Now, I know most of you are thinking that Tracy's friend was dead wrong.  She owed Tracy a thank you.  But was Tracy wrong for losing her temper?  After all, she had willingly done many things for her friend with no compensation and apparently, no gratitude.  If it was beginning to become an issue for her, as evidenced by the explosion of anger, shouldn't she have said something?  So were they both wrong?  If so, who was more wrong?


I have my own opinions on this of course.  But I think the two most valuable lessons here are these.


1.  Why can't we be more grateful?  If someone has done you a favor, it's important to show gratitude.  And Tracy had done many favors for her friend in helping her build a viable business.  It's just plain rude and selfish to not express your thanks.

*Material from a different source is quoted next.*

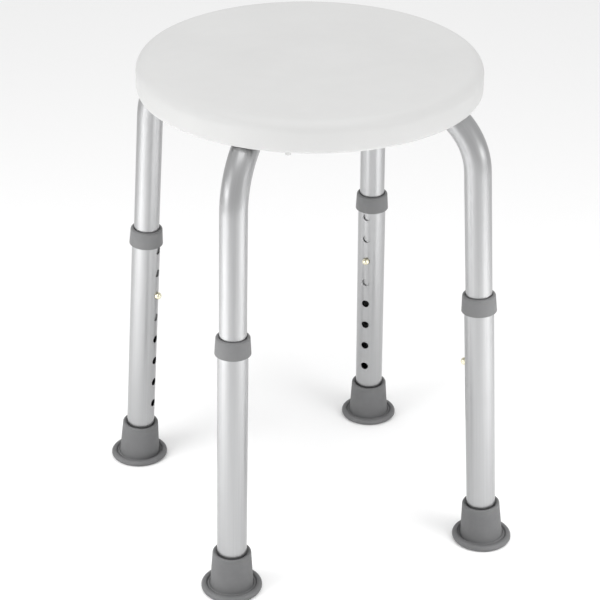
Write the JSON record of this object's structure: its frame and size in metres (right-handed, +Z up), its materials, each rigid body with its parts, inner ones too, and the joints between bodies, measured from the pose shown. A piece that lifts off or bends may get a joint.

2.  At some point, when friends begin to take advantage of you, it's okay to say something.  And that something is four little words.  "I charge for that."  I had to learn that lesson myself from my dear friend Wendy Y. Bailey!  You can give a discount if you want, or do a bit of extra work.  But nothing says you have to work for free if you are working for a friend.  I am friends with my doctor and yet I pay him for office visits.  I am friends with my hairdresser and I pay her - and tip her probably better than I would a stranger because we are friends!  So why would it be acceptable and even expected that coaches and trainers provide their services for free?


Just a little something to think about!  What are your thoughts?  Do you remember to thank your friends for their help?  Do you charge your friends for work done for them?  Share your thoughts in the comments!



4 comments:

Ricky Edens said...

Yes, I agree, that could be a problem. Many times, it works out fine when friends assist or "work" for each other, but in other cases it can be devastating.

Pop Art Diva said...

Everyone who provides a service or has a business, goes through this at one time or another. You agree to help a friend at no charge because you are a kind, giving person. The first time you get taken advantage of is excusable because you're not aware, at that point, that people do not appreciate what they do not have to pay for. After that, it's up to you to realize that your time and your talents are valuable and should always receive compensation, weather you are working with friends, family or clients.
As for the friends and family who take advantage your talent's without do compensation and thanks ... famous, get rich then leave them out of the will.

Melodieann Whiteley said...

So true Ricky Edens. I just let them know right up front what I'm willing to do for free. Solves a whole lot of problems.

Melodieann Whiteley said...

PopArtDiva, you got it! Unfortunately most of us are taught to be kind and generous. It took me q long time to learn that this is my "job". If they were asked to do their work, whatever it is, for free just because it was a friend they would soon protest. I think part of the problem is that many people don't see what we do as actual work.